The decision left Maloney walking, with camera in hand, through a gauntlet of angry and injured ATF agents.

“Maloney got roughed up leaving the compound. We did everything we could to help them,” McLemore recalled.

The reporter spent the next 50 days covering the standoff, providing news coverage that should have launched his career.

“That ruined my career and cost me my marriage,” McLemore said.

KWTX Reporter John McLemore drove wounded ATF agents to safety during the shootout at Mt....
KWTX Reporter John McLemore drove wounded ATF agents to safety during the shootout at Mt. Carmel on Feb. 28, 1993.(KWTX ARCHIVES)

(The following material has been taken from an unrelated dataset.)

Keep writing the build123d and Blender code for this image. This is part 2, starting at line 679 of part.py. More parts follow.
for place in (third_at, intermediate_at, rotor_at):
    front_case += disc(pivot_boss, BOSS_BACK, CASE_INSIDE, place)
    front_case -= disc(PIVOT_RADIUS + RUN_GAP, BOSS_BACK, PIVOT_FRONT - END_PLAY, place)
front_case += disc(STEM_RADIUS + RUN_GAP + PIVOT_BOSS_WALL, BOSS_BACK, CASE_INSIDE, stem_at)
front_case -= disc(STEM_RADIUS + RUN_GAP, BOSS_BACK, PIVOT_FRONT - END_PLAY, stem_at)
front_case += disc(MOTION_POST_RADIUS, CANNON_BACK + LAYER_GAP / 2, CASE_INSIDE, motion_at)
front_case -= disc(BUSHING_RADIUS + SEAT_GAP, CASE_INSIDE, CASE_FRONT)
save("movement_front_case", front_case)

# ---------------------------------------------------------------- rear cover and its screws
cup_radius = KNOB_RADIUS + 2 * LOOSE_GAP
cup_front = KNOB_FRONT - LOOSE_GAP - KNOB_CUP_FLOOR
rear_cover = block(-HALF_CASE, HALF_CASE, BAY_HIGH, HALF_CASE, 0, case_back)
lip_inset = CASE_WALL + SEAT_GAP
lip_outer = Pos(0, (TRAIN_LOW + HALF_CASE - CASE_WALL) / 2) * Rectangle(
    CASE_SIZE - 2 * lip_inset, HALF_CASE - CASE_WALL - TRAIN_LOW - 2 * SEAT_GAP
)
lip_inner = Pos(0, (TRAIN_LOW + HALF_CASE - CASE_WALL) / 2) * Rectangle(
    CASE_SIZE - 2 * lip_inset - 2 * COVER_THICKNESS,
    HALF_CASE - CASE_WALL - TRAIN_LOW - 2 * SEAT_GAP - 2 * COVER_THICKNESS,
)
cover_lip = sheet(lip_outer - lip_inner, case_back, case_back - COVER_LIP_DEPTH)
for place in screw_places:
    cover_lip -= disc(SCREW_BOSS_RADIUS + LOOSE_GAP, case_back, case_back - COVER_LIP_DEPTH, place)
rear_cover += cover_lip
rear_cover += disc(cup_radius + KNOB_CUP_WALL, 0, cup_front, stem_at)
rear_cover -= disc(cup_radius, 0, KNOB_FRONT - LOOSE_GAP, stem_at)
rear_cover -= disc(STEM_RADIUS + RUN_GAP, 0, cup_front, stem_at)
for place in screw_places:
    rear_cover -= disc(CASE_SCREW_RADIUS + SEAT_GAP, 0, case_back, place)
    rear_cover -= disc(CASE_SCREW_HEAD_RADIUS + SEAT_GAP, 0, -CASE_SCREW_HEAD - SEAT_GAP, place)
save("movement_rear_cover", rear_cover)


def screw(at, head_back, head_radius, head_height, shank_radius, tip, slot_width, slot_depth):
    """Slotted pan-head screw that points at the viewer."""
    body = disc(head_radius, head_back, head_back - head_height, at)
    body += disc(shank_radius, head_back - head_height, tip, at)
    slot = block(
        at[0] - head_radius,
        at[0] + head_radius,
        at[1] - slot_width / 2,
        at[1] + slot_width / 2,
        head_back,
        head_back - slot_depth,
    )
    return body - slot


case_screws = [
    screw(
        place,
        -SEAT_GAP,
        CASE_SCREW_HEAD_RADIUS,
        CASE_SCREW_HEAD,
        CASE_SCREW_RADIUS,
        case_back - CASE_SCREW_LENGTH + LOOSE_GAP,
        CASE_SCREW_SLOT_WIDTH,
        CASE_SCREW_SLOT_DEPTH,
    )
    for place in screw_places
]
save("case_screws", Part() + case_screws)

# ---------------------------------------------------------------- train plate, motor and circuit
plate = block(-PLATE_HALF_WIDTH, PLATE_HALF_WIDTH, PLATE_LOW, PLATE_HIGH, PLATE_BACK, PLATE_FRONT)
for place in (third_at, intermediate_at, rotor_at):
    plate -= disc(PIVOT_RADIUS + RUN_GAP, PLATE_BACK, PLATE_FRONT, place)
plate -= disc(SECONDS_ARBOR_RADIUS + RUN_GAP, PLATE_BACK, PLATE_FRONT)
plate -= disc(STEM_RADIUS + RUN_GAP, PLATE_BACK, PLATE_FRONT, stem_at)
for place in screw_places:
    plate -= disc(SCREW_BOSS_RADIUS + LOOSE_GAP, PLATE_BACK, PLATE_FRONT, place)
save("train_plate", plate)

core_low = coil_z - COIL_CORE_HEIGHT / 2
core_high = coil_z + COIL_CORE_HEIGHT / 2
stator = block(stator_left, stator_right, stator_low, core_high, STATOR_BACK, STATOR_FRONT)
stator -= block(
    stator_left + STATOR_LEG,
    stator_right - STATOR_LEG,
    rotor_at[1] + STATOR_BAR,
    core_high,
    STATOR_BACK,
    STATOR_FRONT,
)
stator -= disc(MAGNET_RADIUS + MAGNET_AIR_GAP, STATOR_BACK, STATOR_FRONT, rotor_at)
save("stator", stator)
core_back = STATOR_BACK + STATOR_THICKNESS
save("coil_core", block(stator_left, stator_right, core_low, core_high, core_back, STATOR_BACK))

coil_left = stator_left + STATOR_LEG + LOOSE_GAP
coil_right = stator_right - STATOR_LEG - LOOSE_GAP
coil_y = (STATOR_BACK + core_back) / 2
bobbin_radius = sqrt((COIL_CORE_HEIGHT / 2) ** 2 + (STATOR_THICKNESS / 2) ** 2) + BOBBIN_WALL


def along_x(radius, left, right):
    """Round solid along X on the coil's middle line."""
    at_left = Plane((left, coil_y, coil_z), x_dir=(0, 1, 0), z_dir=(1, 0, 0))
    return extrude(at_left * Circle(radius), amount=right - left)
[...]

It all started to unravel when a newspaper reporter from Houston went on Nightline and told Ted Koppel and the nation that a source told her it was a TV reporter who tipped off the Davidians about the raid. McLemore was the only TV news reporter who was at the compound that day. We now know the Davidians were tipped off, inadvertently, and not by McLemore. To this day, some people still blame him for the ATF’s failure.

“My wife Shelli didn’t deserve any of this negativity. People would go to her work and say, ‘you know the blood of all those people is on your husband’s hands.’”

McLemore filed a lawsuit in a failed attempt to clear his name.

“We won on the first level. We won, unanimously, at the 10th Court of Appeals, but the Texas Supreme Court said that I was a limited public figure, and they were wrong. She was wrong, but I couldn’t collect damages.”

At that point, right or wrong didn’t matter. The damage had been done.

“I couldn’t get a job interview because everyone thought I had tipped them off,” McLemore remembers. He said this is a burden he will carry for a lifetime, along with those terrible memories from day 51.

“I’m doing a live shot and you, Gordon Collier, were on the set. You start telling me in my ear because my back is turned to it that it’s on fire. The building, there’s a blaze. I turned and looked and WOW! Hit me like a bolt of lightning. I didn’t expect that.”

We all know how the story ends. Only nine made it out of the fire. Koresh and 75 of his followers died. It’s a story that’s been told countless times. McLemore thinks the most recent Netflix documentary, “Waco: American Apocalypse,” told it the best.

“The Tiller Russel documentary was the best I’ve seen. I thought it was well told, leaving viewers knowing this is an important event in U.S. history, and we shouldn’t forget it.”

After his career in journalism came to an end, McLemore worked in public relations, and as a crisis communication manager for an oil company.

KWTX asked McLemore, if he could go back in time, and call in sick on February 28,1993, would he do it?

No, he said without hesitation. He would do it all over again, and do it exactly the same way.